Ovation Fellows are current students or recent alumni from Los Angeles area universities. Fellows are paired with a Mentor, currently serving as an Ovation Award voter, and see productions and meet artists around Greater Los Angeles throughout the year. Their articles, posted on LAStageBlog, are intended to be their personal responses to their experiences, and not as critical reviews or representing the views of LA Stage Alliance.
Christopher Johnson is an Ovation Fellow from the Azusa Pacific University.
In my opinion, one of the biggest reasons people get disengaged from classical plays is because they lose the application element within the artwork. Hamlet’s “to be or not to be” or Julius Caesar’s “et tu brute” have become familiar phrases with an absence of true meaning.

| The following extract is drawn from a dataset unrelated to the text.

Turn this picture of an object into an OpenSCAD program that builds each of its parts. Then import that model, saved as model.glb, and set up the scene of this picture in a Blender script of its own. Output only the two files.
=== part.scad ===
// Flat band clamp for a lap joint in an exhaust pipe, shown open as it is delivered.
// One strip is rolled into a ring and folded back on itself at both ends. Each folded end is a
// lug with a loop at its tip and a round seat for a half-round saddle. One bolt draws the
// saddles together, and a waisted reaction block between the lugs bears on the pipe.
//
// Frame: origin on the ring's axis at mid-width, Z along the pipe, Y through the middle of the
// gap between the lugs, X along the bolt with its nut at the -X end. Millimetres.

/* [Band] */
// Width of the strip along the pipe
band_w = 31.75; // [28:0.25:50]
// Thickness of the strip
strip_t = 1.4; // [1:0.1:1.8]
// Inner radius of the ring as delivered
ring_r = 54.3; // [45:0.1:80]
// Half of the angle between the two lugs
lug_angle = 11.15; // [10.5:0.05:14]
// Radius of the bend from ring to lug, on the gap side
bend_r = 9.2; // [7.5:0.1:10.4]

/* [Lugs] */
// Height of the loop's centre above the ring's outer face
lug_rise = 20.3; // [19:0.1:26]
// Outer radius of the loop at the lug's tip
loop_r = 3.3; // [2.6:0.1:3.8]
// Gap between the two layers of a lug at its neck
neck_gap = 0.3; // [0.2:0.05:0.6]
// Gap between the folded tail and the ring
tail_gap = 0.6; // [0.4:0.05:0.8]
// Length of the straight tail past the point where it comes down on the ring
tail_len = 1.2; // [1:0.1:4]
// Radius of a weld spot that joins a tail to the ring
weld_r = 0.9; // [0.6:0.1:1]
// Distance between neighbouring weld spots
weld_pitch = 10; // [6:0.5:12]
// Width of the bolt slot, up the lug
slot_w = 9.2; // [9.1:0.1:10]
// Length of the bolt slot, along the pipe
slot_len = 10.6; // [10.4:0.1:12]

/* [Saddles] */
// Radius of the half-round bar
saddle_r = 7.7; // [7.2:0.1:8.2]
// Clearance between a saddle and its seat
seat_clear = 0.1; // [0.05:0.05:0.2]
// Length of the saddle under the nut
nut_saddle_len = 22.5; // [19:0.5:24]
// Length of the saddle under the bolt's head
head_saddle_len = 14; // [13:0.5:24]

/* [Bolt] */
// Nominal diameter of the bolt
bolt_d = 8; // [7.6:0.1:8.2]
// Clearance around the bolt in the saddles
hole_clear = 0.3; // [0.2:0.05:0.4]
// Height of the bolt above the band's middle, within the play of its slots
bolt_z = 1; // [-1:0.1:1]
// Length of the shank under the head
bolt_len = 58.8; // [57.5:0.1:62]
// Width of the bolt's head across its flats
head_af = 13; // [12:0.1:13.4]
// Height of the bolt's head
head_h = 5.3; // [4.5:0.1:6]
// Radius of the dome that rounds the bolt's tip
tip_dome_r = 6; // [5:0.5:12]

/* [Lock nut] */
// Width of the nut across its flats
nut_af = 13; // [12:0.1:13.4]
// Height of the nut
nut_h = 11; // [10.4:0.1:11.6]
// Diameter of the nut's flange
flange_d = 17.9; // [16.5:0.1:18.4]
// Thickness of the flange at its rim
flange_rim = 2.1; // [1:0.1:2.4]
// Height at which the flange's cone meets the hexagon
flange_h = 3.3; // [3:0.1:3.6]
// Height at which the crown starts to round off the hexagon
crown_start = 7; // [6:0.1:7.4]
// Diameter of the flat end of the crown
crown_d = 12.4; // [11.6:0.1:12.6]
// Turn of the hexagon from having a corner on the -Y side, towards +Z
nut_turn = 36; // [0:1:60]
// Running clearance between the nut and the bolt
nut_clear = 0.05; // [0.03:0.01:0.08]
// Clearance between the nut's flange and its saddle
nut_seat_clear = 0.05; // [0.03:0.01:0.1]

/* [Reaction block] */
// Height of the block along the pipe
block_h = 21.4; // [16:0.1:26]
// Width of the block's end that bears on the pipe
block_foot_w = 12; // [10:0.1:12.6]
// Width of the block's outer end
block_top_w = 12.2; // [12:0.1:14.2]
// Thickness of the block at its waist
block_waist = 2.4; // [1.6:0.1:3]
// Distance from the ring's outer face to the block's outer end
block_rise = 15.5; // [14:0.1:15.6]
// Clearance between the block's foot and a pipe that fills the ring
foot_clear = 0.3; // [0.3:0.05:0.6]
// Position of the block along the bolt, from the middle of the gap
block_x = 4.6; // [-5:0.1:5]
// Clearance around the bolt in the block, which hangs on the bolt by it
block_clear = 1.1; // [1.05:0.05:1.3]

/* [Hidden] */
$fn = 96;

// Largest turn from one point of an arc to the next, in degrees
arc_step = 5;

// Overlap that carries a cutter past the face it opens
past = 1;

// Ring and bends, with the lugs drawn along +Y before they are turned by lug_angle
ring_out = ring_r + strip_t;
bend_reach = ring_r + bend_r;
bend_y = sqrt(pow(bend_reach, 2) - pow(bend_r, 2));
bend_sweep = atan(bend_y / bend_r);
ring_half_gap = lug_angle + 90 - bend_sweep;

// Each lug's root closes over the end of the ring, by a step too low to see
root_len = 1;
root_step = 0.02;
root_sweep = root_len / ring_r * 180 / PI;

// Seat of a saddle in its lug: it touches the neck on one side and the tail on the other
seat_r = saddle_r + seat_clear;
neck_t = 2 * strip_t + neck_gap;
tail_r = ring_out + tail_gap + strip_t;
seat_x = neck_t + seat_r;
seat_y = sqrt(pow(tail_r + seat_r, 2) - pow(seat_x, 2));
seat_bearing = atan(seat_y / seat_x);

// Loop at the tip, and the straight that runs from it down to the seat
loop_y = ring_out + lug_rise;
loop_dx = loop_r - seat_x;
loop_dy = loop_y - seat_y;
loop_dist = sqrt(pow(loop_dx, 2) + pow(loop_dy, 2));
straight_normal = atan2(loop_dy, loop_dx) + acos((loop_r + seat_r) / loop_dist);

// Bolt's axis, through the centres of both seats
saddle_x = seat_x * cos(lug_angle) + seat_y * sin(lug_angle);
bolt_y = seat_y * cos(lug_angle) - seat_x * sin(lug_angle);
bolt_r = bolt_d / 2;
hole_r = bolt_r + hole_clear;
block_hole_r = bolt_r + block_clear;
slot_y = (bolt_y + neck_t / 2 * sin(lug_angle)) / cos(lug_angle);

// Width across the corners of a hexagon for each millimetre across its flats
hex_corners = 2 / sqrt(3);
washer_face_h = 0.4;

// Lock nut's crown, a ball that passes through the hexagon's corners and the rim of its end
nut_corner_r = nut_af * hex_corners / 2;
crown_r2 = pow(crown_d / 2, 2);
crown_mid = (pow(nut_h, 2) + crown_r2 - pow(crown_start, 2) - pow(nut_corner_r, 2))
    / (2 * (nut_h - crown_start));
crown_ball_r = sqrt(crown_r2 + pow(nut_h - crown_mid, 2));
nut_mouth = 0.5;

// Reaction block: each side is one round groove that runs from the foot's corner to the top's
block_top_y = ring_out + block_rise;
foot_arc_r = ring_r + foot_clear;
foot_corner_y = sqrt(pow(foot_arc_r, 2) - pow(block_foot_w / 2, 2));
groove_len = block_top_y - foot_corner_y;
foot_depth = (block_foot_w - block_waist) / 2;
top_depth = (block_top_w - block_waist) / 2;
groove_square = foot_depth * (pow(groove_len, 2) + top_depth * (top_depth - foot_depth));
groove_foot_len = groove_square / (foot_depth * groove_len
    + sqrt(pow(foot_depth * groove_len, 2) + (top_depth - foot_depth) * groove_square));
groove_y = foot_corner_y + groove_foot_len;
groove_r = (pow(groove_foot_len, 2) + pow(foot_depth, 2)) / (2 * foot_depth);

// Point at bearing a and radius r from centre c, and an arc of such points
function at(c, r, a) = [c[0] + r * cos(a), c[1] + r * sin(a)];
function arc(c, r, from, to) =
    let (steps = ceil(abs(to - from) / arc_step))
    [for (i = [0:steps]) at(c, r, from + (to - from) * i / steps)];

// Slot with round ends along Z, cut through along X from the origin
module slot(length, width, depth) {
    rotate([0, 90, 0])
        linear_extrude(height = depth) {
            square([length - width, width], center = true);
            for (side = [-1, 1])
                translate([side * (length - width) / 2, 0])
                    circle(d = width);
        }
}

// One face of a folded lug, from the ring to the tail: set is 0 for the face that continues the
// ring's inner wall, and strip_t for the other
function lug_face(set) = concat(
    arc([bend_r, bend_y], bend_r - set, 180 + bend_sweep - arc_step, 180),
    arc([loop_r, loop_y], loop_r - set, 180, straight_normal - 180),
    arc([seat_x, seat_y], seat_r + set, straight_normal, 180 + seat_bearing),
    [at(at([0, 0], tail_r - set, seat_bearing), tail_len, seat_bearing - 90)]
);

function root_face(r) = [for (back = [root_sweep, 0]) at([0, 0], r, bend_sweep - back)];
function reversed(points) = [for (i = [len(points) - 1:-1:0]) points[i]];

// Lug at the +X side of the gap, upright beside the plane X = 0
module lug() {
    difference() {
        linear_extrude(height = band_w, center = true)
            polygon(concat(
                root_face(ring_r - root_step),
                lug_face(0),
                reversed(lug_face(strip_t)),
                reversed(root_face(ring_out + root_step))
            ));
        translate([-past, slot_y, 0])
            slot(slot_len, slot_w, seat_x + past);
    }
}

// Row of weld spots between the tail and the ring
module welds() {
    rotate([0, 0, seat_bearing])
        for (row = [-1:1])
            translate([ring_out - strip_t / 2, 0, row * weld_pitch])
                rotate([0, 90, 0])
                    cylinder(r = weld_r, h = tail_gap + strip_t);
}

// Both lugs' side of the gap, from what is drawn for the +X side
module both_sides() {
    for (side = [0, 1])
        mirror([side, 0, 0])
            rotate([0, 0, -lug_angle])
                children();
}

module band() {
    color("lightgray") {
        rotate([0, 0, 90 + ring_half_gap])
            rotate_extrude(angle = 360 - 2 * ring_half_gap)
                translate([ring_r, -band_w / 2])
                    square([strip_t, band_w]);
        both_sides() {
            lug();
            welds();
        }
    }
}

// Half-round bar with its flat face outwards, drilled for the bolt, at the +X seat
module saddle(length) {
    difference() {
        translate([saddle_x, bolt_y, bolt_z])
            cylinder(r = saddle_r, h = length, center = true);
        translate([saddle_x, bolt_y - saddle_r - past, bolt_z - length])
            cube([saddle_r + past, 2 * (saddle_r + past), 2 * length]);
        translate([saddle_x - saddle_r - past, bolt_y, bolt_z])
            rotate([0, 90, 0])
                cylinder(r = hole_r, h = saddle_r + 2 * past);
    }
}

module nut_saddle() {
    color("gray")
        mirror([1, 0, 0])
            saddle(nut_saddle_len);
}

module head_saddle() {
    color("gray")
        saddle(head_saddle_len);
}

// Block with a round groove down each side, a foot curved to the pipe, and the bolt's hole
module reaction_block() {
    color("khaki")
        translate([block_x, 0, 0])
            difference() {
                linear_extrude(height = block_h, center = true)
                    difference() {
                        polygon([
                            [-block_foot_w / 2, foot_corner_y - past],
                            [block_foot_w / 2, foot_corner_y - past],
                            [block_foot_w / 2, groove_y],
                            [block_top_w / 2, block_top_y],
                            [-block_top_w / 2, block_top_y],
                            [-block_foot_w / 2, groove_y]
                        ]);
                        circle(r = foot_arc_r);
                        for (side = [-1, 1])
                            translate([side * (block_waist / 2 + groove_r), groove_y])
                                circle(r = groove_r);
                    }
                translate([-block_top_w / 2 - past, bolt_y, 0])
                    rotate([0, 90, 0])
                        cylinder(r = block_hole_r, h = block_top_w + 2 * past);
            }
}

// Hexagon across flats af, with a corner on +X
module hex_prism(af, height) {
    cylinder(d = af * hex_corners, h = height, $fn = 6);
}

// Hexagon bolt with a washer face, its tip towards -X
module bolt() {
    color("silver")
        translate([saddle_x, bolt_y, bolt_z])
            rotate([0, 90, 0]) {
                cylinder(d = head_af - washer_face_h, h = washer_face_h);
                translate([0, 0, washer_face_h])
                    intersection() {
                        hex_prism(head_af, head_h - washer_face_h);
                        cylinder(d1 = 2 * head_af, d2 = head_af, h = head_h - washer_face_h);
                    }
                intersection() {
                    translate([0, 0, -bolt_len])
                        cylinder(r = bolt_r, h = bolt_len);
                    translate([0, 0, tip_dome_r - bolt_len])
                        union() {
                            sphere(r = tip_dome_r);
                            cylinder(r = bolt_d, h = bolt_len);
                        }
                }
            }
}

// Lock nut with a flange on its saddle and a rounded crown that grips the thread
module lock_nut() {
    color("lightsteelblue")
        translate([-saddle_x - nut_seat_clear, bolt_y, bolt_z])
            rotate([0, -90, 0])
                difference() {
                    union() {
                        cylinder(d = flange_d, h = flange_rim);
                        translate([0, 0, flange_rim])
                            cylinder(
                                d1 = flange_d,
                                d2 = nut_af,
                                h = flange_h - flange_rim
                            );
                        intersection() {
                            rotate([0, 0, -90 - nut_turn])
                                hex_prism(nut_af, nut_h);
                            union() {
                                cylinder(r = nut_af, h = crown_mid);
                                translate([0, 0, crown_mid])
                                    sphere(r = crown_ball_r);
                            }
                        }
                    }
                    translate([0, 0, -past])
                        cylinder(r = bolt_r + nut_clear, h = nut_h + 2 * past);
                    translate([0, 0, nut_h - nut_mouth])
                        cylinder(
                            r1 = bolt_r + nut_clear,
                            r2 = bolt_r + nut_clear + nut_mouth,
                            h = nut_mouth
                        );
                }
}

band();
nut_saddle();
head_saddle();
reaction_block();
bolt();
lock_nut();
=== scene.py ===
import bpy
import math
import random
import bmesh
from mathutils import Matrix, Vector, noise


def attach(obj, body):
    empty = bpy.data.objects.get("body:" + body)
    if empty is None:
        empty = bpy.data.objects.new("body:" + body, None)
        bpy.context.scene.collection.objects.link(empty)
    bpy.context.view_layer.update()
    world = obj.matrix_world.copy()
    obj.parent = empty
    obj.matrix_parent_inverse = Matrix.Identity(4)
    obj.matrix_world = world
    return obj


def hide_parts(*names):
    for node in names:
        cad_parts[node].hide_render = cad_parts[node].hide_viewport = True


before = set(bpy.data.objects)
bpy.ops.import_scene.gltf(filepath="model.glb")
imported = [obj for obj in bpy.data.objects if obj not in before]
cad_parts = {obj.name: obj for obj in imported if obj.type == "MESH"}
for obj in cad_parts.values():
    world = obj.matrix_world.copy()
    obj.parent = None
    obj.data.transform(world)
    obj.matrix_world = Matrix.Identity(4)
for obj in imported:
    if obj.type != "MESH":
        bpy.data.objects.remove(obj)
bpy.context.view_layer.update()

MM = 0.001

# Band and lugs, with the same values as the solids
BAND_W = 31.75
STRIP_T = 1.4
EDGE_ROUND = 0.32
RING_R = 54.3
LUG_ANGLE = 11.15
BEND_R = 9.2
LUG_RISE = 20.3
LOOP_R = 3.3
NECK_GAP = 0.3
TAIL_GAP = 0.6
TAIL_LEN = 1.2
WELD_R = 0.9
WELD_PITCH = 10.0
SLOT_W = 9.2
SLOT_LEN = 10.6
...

However, Luis Alfaro’s Oedipus El Rey revealed a fresh perspective on the life of Oedipus by placing it in modern day Los Angeles as he is getting released from prison. Although I entered the theater with a few reservations concerning this new adaptation, I left speechless while pondering the new themes and other production elements that sustained my attention throughout the play.

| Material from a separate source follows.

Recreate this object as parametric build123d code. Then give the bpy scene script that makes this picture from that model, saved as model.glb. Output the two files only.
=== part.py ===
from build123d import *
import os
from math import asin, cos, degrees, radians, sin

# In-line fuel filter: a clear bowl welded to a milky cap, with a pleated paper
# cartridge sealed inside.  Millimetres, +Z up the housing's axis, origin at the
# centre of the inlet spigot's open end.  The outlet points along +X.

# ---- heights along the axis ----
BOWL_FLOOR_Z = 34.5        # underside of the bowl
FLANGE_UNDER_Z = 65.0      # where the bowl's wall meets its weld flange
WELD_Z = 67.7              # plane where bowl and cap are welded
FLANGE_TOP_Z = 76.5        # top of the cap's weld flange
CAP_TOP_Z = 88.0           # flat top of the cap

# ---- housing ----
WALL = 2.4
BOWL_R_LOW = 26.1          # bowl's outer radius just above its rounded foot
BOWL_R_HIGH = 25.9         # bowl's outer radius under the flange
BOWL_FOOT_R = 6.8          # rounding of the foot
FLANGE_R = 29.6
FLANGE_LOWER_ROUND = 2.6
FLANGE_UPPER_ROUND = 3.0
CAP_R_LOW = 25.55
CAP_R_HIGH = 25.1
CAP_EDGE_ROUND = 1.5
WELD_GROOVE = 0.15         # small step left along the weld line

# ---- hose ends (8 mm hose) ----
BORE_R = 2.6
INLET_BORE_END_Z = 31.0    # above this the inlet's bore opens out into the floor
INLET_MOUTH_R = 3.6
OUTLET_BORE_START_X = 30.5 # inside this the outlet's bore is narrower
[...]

I found it intriguing to see how Alfaro brought out certain themes within the text and further investigated them through the characters. I’ve studied Oedipus many times throughout my undergraduate years but I never truly grasped how essential faith is to this text. Throughout the play, the audience sees Oedipus’ struggle with faith and pride in the midst of turmoil. Ultimately, his efforts of holding onto his power with empty proclaims of his might reveal his destined failure.
As the play progresses the audience witnesses how faith is so closely related to one’s destiny. In this case, Oedipus’ denial of faith ironically led to his destiny which was decided through faith. Even though he desperately attempts to alter his destiny, he tragically comes to terms with it.
Even in current day Los Angeles, this story still has an impact on society. It leaves the audience members questioning the validity of faith, destiny and relationships in life. This adaptation of Oedipus taught me the importance of seeking and the dangers of pride.
The fact the story takes place in Los Angeles creates a familiar atmosphere for the audience member, and it compels him or her to be more engaged with the characters as they face similar issues people struggle with today (except for the whole incest part). In this way, this adaptation is a powerful piece for present day because it takes the story of Oedipus and reconnects its audience with the rooted meanings that Sophocles originally conveyed to his audiences.